Zinc is crucial in industry due to its excellent corrosion resistance, making it indispensable for galvanizing steel and iron to prevent rust, as discussed earlier. This property is vital in construction, automotive, and infrastructure sectors. Additionally, zinc is a key component in manufacturing alloys like brass and bronze, and is widely used in die-casting for automotive and electronics applications. Its role in renewable energy is expanding, with uses in zinc-air and zinc-ion batteries for energy storage. Zinc’s recyclability further enhances its industrial significance, aligning with sustainability goals and future demand trends.
Pure zinc is rarely found in its native form in nature. While native zinc has been reported in a few locations such as Australia, New Zealand, and the United States, these occurrences are extremely uncommon. Typically, zinc is found in the form of zinc ores like sphalerite (zinc sulfide), which are mined and then refined to produce pure zinc for various industrial applications.

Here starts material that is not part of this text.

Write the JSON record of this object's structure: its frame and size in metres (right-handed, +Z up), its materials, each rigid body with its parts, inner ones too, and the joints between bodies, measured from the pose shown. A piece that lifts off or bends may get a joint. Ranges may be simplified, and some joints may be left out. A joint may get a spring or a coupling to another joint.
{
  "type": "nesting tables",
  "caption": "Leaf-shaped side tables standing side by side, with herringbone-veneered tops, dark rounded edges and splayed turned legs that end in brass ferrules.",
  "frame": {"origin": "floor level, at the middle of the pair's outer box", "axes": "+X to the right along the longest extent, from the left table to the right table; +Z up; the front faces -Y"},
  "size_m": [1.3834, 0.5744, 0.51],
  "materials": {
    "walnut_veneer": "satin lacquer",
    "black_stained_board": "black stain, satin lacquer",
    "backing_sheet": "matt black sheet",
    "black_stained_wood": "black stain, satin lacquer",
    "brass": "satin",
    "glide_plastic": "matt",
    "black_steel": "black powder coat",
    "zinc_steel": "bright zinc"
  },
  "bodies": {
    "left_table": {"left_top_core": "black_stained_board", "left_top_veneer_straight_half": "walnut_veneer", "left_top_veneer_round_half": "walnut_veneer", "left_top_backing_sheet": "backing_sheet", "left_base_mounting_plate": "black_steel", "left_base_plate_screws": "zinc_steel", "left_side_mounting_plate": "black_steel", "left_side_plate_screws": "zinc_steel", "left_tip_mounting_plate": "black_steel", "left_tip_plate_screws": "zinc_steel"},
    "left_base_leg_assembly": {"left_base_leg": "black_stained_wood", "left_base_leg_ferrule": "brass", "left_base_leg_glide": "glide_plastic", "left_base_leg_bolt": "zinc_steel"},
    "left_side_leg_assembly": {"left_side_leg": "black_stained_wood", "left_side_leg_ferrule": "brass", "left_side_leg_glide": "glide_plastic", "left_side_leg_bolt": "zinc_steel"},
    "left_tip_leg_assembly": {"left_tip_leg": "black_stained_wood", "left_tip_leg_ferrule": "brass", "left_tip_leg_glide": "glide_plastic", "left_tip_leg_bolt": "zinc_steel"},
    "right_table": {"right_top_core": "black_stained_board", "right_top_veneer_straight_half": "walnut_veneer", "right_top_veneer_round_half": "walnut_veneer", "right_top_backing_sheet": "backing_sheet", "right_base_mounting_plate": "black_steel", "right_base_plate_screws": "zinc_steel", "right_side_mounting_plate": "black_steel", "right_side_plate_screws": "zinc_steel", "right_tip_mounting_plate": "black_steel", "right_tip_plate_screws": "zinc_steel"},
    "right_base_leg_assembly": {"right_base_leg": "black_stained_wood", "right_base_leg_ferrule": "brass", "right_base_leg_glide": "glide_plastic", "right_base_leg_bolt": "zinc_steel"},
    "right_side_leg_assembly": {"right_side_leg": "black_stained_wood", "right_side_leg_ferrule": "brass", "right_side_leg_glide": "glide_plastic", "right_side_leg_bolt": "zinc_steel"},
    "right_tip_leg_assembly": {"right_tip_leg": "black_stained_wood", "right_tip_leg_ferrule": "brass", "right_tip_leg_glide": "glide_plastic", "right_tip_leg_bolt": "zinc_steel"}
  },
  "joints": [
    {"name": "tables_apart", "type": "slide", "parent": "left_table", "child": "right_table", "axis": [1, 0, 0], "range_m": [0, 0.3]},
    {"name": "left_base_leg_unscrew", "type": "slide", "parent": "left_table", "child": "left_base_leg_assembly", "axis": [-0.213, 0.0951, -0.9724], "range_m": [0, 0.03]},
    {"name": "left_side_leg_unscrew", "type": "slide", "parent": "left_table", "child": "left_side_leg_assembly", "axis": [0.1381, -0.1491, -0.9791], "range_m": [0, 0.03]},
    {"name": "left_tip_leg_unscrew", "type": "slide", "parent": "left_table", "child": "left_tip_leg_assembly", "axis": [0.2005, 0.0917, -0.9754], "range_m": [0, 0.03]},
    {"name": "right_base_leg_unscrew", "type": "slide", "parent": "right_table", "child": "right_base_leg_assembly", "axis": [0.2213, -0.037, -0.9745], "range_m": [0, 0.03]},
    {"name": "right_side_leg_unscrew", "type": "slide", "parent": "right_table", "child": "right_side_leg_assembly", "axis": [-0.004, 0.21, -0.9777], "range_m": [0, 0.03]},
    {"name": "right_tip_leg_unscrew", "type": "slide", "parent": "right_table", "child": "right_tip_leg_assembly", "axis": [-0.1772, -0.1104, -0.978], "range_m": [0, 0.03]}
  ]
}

Zinc is classified as a metal and differs from metalloids and other metals through its distinct properties. Unlike metalloids, which have properties between metals and nonmetals, zinc exhibits typical metallic characteristics such as electrical conductivity, malleability, and a bluish-white appearance. It does not display the semiconductor behavior of metalloids. Zinc’s ability to resist corrosion and form ions by losing electrons aligns it with metals. While some may mistakenly classify it as a metalloid due to its amphoteric oxide formation, this trait is not unique to metalloids, reaffirming zinc’s status as a metal.